Москва / Modern Moscow. История культуры в рассказах и диалогах (Волков) - страница 142

.

Смерть жены, по мнению Хлевнюка, Сталина потрясла. Позднее он говорил родственникам, что она его “искалечила на всю жизнь”. В газетных сообщениях о самоубийстве не было, разумеется, ни слова; говорилось лишь, что Аллилуева “внезапно скончалась”. Но похороны были публичными и торжественными. В газетах появились многочисленные соболезнования, в том числе и от писателей.

Под коллективным писательским письмом, подписанным тридцатью тремя ведущими литературными деятелями, опубликованным в “Литературной газете” и выдержанным в чугунно-официозном стиле, была помещена отдельная приписка Пастернака, настолько необычная, что ее надо привести полностью: “Присоединяюсь к чувству товарищей. Накануне глубоко и упорно думал о Сталине; как художник – впервые. Утром прочел известие. Потрясен так, точно был рядом, жил и видел”.

Все в этой приписке удивительно, как удивителен был и сам Пастернак.

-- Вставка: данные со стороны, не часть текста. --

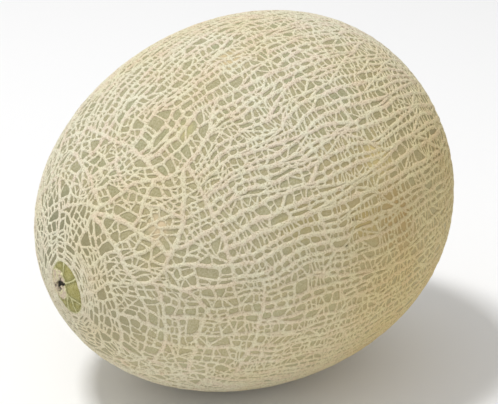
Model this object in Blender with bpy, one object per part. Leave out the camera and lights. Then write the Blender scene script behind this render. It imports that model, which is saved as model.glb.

Последняя фраза – это, в сущности, выжимка или же сжатый черновик целого лирического стихотворения “в стиле Пастернака”: о поэте, незримо присутствующем при самоубийстве молодой женщины, жены вождя.

Это было потрясающее интуитивное прозрение Пастернака, ведь тогда только люди из ближнего круга диктатора знали, что в момент самоубийства Надежды Сталин был на даче и даже не подозревал, что подобное может приключиться. А Пастернак в это время “был рядом, жил и видел”. Если представить себе такое, то мурашки побегут по коже.

Но не менее удивителен сам факт публикации этой загадочной визионерской приписки в официальной газете. В редакции “Литературной газеты” сидели тертые калачи, отлично знавшие, как следует составлять ритуальные соболезнования, да еще по такому “особому” поводу. За неподобающее, неуместное словцо можно было поплатиться.

Почему и как Пастернаку дозволили такой исключительный жест? Неужели не было сомнений, неужели этот текст не согласовывался наверху? Скорее всего, негласное дозволение на публикацию было получено. А исходить оно могло только от одного человека…

Здесь важны следующие обстоятельства. Несомненно, имена литераторов, долженствовавших подписать соболезнование Сталину, тщательно отбирались. Само по себе приглашение поставить свою подпись было большой честью. Булгакову, к примеру, этого не предложили. Очевидный отказ Пастернака просто присоединиться к коллективному письму был достаточно смелым ходом. Но его приписка должна была показаться напуганным редакторам советского официоза чистым безумием. Она нарушала все представимые нормы уже сформировавшегося к этому времени жанра обращений к вождю.